Governments have begun translating fairness research into binding rules.

The **[EU AI Act](/wiki/eu_ai_act)** was politically agreed in December 2023 and entered into force on August 1, 2024. Provisions phase in over the following years, with prohibitions applying after six months and high-risk system requirements applying twenty-four months after entry. The Act categorizes systems by risk and imposes obligations on high-risk systems, including those in employment, education, credit scoring, law enforcement, and the administration of justice.

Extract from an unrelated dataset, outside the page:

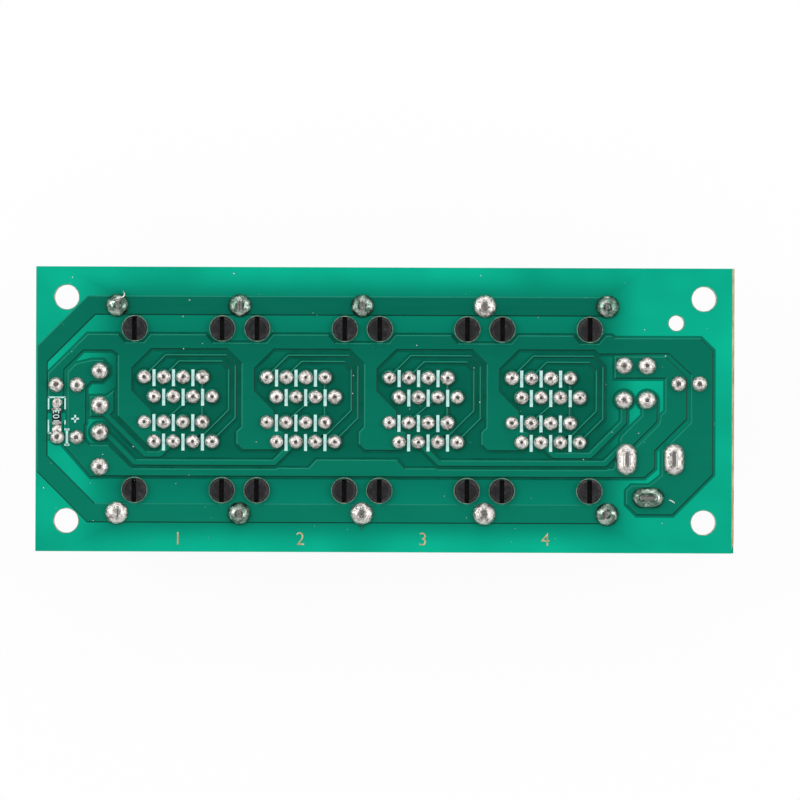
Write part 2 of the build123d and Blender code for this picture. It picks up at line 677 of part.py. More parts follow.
def supply_copper():
    """The bus along the powered ports, from the inlet's centre pin to the left fuses, and both
    capacitors' other leads."""
    start = left + 1.6
    upper, lower = bus_line + bus_width / 2, bus_line - bus_width / 2
    bus = area(
        (start + 2.55, 4.8), (start + 3.6, 5.9), (start + 5.7, 6.4), (start + 7.2, 6.4),
        (start + 8.1, 5.5), (start + 8.1, 4.5),
        (start + 7.1, 3.5), (start + 5.7, 3.5), (start + 5.0, 2.8), (start + 5.0, -1.9),
        (start + 4.8, -2.2), (start + 4.8, -4.0),
        (start + 5.5, -4.7), (start + 7.9, -4.7), (start + 10.95, upper), (inlet_x - 2.0, upper),
        (inlet_x - 1.75, upper + 0.3),
        (inlet_x - 1.75, -5.2), (inlet_x - 0.75, -4.2), (inlet_x + 0.75, -4.2), (right - 9.0, 0.0),
        (right - 9.0, 4.2), (right - 15.65, 4.2),
        (right - 15.65, 7.1), (right - 8.9, 7.1), (right - 6.15, 4.4), (right - 6.15, -1.1),
        (inlet_x + 3.55, -5.25),
        (inlet_x + 3.55, inlet_axis_y - 1.2), (inlet_x + 2.15, lower), (start + 7.5, lower),
        (start + 5.6, lower - 0.1),
        (start + 1.8, -4.6), (start + 2.55, -2.9),
    )
    # Wider where no feed runs beside it
    wide_from, wide_to = supply_pins[1][0] + 1.6, supply_pins[2][0] - 1.6
    bus += area(
        (wide_from, upper - 0.1), (wide_to, upper - 0.1), (wide_to - 1.1, upper + 1.1),
        (wide_from + 1.1, upper + 1.1),
    )
    fed = [fuse_pins[0][1], fuse_pins[1][0], fuse_pins[2][1], fuse_pins[3][1]]
    bus += pads(fed, lead_pad) + pads([can_pins[0][1], can_pins[1][0]], can_pad)
    return bus + pads([lamp_pins[1]], can_pad) + tab_pad(rear_tab, 90)


def lamp_copper():
    """From the lamp's resistor to the lamp."""
    start = left + 1.6
    run = area((start, -1.7), (start + 2.1, -1.7), (start + 2.1, -3.4), (start, -4.2))
    return run + pads([lamp_pins[0]], can_pad)


pin_holes = [place for pins in data_pins + powered_pins for place in pins]
lead_holes = [place for pins in fuse_pins + can_pins + [lamp_pins] for place in pins]
tab_slots = [(rear_tab, 90), (sleeve_tab, 90), (switch_tab, 0)]


def drilled():
    """Every plated hole, as a flat pattern."""
    pattern = pads(pin_holes + lead_holes, pin_hole_diameter) + pads(leg_places, leg_hole_diameter)
    for place, turn in tab_slots:
        pattern += Pos(*place) * Rot(Z=turn) * SlotOverall(tab_hole_length, tab_hole_width)
    return pattern


def circuit_board():
    flat = Rectangle(board_length, board_width) - drilled()
    flat -= pads([(x, y) for x in (-mount_x, mount_x) for y in (-mount_y, mount_y)], mount_hole_diameter)
    flat -= pads([(right - tool_hole_from_right, tool_hole_y)], tool_hole_diameter)
    flat -= pads(peg_places, peg_hole_diameter)
    board = Pos(0, 0, component_face) * extrude(flat, board_thickness)
    # Half of the V-score along the inlet edge, with the corner chipped where the panel was snapped off
    for level, out in ((component_face, -1), (solder_face, 1)):
        groove = area(
            (right - score_width, level), (right + 0.01, level - out * score_depth),
            (right + 0.01, level + out), (right - score_width, level + out),
        )
        board -= extrude(Plane.XZ * groove, board_width, both=True)
    low = -half_width
    chip = area(
        (right + 1, low - 1), (right - chip_depth, low - 1), (right - chip_depth, low + 0.3),
        (right, low + chip_length), (right + 1, low + chip_length),
    )
    board -= Pos(0, 0, component_face + 0.5) * extrude(chip, board_thickness)
    return board


def foil_part(flat):
    return Pos(0, 0, solder_face) * extrude(flat - drilled(), foil)


# ==== solder ====

def joint(radius, height, hole, top_radius):
    """A wetted dome on the pad, with the solder that fills the plated hole below it."""
    face = make_face(
        Polyline((top_radius, height), (0, height), (0, 0), (radius, 0))
        + ThreePointArc((radius, 0), (0.78 * radius, 0.56 * height), (top_radius, height))
    )
    dome = Pos(0, 0, foil) * revolve(Plane.XZ * face, Axis.Z)
    return Pos(0, 0, solder_face) * (dome + rod(hole - 2 * plug_clearance, -board_thickness, foil + 0.01))


def signal_joints():
    one = joint(pin_pad / 2 - pad_rim, pin_joint, pin_hole_diameter, 0.28)
    one -= Pos(0, 0, solder_face) * rod(wire_diameter, -5, 5)
    return joined([Pos(*place, 0) * one for place in pin_holes])


def shield_joints():
    one = joint(shield_pad / 2 - pad_rim, shield_joint, leg_hole_diameter, 0.75)
    joints = []
    for x, y in leg_places:
        shape = Pos(x, y, 0) * one
        for leg_x, lug in ((x - jack_gap / 2 - sheet, tab_x[0] < x), (x + jack_gap / 2, x < tab_x[-1])):
            if lug:
                tip = solder_face + leg_stand_out
                leg = block((leg_x, y - leg_width / 2, 0), (leg_x + sheet, y + leg_width / 2, tip))
                shape -= chamfer(leg.edges().filter_by(Axis.X).group_by(Axis.Z)[-1], leg_taper)
        joints.append(shape)
    return joined(joints)


def power_joints():
    joints = []
    for place, turn in tab_slots:
        base = SlotOverall(tab_pad_length - 2 * pad_rim, tab_pad_width - 2 * pad_rim)
        dome = Pos(0, 0, foil) * extrude(base, tab_joint, taper=38)
        plug = SlotOverall(tab_hole_length - 2 * plug_clearance, tab_hole_width - 2 * plug_clearance)
        shape = dome + Pos(0, 0, -board_thickness) * extrude(plug, board_thickness + foil + 0.01)
        shape -= block((-tab_width / 2, -tab_thickness / 2, -5), (tab_width / 2, tab_thickness / 2, 5))
        joints.append(Pos(*place, solder_face) * Rot(Z=turn) * shape)
    return joined(joints)


def chip_solder(end):
    """Solder drawn out from one end of the resistor; end is +1 or -1 along Y."""
    wall = end * resistor_length / 2
    toe = wall + end * chip_fillet
    side = Plane.YZ * area((wall, 0), (wall, resistor_height * 0.9), (toe, 0.06), (toe, 0))
    bead = extrude(side, resistor_width / 2, both=True)
    return Pos(chip_x, chip_y, solder_face + foil) * Rot(Z=chip_turn) * bead


def lead_joints():
    joints = []
    fuse_joint = joint(lead_pad / 2 - pad_rim, lead_joint, pin_hole_diameter, 0.34)
    fuse_joint -= Pos(0, 0, solder_face) * rod(fuse_lead_diameter, -5, 5)
    joints += [Pos(*place, 0) * fuse_joint for pins in fuse_pins for place in pins]
    can_joint = joint(can_pad / 2 - pad_rim, pin_joint, pin_hole_diameter, 0.34)
    held = can_joint - Pos(0, 0, solder_face) * rod(can_lead_diameter, -5, 5)
    joints += [Pos(*place, 0) * held for pins in can_pins for place in pins]
    half = lamp_lead / 2
    lamp_hole = block((-half, -half, 0), (half, half, 2 * solder_face))
    # The resistor's lower end is bridged to the lamp's lead
    joints.append((Pos(*lamp_pins[0], 0) * can_joint + chip_solder(-1)) - Pos(*lamp_pins[0], 0) * lamp_hole)
    joints.append(Pos(*lamp_pins[1], 0) * (can_joint - lamp_hole))
    joints.append(chip_solder(1))
    return joined(joints)


# ==== write every node ====

def build():
    nodes = {
        "circuit_board": circuit_board(),
        "shield_track": foil_part(shield_copper()),
        "data_tracks": joined([foil_part(flat) for flat in data_copper()]),
        "feed_tracks": joined([foil_part(flat) for flat in feed_copper()]),
        "lamp_track": foil_part(lamp_copper()),
        "signal_joints": signal_joints(),
        "shield_joints": shield_joints(),
        "power_joints": power_joints(),
        "lead_joints": lead_joints(),
    }
    keep_clear = Sketch() + feed_copper(gap) + data_copper(gap, gap) + pads([lamp_pins[0]], can_pad, gap)
    nodes["return_pour"] = foil_part(return_copper() - keep_clear)
    nodes["supply_bus"] = foil_part(supply_copper() - keep_clear)

    jack = {
        "housing": jack_housing(), "shield": jack_shield(),
        "contacts": jack_contacts(), "insert": jack_insert(),
    }
    for row, (side, turn) in enumerate(((1, 0), (-1, 180))):
        for port, x in enumerate(port_x):
            for piece, shape in jack.items():
                name = f"jack_{piece}_{row * jacks_per_row + port + 1}"
                nodes[name] = on_component_side(shape, x, side * peg_line, turn)

    inlet = {
        "inlet_body": inlet_body(), "inlet_centre_pin": inlet_centre_pin(),
        "inlet_sleeve_spring": inlet_sleeve_spring(), "inlet_switch_contact": inlet_switch_contact(),
    }
    for name, shape in inlet.items():
        nodes[name] = on_component_side(shape, inlet_x, inlet_axis_y)

    for number, place in enumerate(fuse_places, 1):
        nodes[f"fuse_{number}"] = on_component_side(fuse_disc(), *place)
    nodes["fuse_leads"] = joined(
        [on_component_side(wire, *place) for place in fuse_places for wire in fuse_leads()]
    )
    for name, place in zip(("capacitor_left", "capacitor_right"), can_places):
        nodes[name] = on_component_side(can_body(), *place)
    nodes["capacitor_leads"] = joined(
        [on_component_side(wire, *place) for place in can_places for wire in can_leads()]
    )
    nodes["lamp_lens"] = on_component_side(lamp_lens(), lamp_x, lamp_y)
    nodes["lamp_leads"] = joined([on_component_side(lead, lamp_x, lamp_y) for lead in lamp_leads()])
    nodes["resistor_body"], ends = resistor_parts()
    nodes["resistor_ends"] = joined([ends])
    return nodes


os.makedirs("parts", exist_ok=True)
for name, shape in build().items():
    export_step(shape, f"parts/{name}.step")
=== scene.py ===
import bpy, bmesh, math, random
from mathutils import Matrix, Vector, noise


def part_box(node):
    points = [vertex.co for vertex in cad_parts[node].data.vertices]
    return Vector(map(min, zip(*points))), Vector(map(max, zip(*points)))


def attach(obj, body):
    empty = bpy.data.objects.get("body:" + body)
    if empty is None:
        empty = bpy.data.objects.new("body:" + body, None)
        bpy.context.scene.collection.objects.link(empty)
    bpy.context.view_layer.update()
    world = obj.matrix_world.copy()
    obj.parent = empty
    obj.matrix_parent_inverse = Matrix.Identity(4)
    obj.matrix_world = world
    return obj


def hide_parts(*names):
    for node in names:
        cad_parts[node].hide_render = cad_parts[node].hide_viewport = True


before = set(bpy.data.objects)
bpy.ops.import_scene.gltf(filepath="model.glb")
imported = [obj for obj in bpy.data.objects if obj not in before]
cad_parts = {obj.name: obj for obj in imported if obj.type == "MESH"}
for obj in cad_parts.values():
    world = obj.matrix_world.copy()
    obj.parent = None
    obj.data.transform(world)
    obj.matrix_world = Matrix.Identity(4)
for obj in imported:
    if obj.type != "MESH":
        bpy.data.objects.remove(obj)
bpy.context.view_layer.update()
mm = 0.001

# A four-port power injector board, solder side up, lying on the tops of its jacks.
# Pieces are drawn in millimetres about the middle of the board and scaled once, in finishPiece.

board = {
    "face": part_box("circuit_board")[1][2] / mm,          # solder side
    "foilTop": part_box("return_pour")[1][2] / mm,         # top of the copper
    "right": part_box("circuit_board")[1][0] / mm,
    "left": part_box("circuit_board")[0][0] / mm,
    "front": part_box("circuit_board")[0][1] / mm,
}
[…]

High-risk systems must undergo conformity assessment addressing data quality, documentation, transparency, oversight, accuracy, robustness, and bias. Article 10 requires training, validation, and testing datasets be examined for biases that may lead to discrimination [3]. The **EU General Data Protection Regulation** ([GDPR](/wiki/gdpr)), in force since May 2018, regulates automated decision-making in Article 22, granting data subjects a right against decisions based solely on automated processing with legal or similarly significant effects; Recital 71 mentions preventing discriminatory effects [37].

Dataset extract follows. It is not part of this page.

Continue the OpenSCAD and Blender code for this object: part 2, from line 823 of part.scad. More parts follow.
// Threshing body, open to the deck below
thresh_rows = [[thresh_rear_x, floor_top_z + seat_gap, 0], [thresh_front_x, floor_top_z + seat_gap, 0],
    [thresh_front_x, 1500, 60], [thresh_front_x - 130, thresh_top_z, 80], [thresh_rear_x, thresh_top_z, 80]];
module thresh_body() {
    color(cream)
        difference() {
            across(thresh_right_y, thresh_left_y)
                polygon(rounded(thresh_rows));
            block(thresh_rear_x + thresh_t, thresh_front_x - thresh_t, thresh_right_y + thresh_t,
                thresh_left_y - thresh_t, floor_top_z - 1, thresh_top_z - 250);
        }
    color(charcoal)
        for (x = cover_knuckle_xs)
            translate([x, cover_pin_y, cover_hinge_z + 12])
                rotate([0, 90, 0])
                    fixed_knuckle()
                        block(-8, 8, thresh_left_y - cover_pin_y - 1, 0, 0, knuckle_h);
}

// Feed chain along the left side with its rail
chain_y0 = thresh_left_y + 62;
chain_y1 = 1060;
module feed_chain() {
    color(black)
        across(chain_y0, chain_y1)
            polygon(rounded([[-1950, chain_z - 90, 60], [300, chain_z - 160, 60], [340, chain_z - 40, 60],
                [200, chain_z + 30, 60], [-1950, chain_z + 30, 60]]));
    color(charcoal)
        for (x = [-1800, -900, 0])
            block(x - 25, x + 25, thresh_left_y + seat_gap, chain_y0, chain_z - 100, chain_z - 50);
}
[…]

In the US, the **Equal Employment Opportunity Commission** issued guidance in May 2022 and 2023 explaining how the Americans with Disabilities Act and Title VII apply to employer use of AI tools, including testing for adverse impact [38]. **[NYC Local Law 144](/wiki/nyc_local_law_144)** took effect on January 1, 2023, with enforcement from July 5, 2023; it requires employers using automated employment decision tools for New York City residents to commission an annual independent bias audit, publish a summary, and notify candidates [4]. The **Federal Trade Commission** issued a 2021 business guidance post warning that biased algorithms in consumer decisions can violate the Equal Credit Opportunity Act and Section 5 of the FTC Act [39]. The **NIST** [AI Risk Management Framework](/wiki/nist_ai_rmf) (AI RMF 1.0) released January 26, 2023 is voluntary but widely referenced and includes fairness among the characteristics of trustworthy AI [40]. The **Algorithmic Accountability Act** has been proposed since 2019 but as of early 2026 has not been enacted. **California AB 2930** was introduced in 2024 to regulate automated decision tools, and Colorado's SB 24-205, enacted in May 2024, applies developer and deployer obligations to high-risk AI systems from February 2026.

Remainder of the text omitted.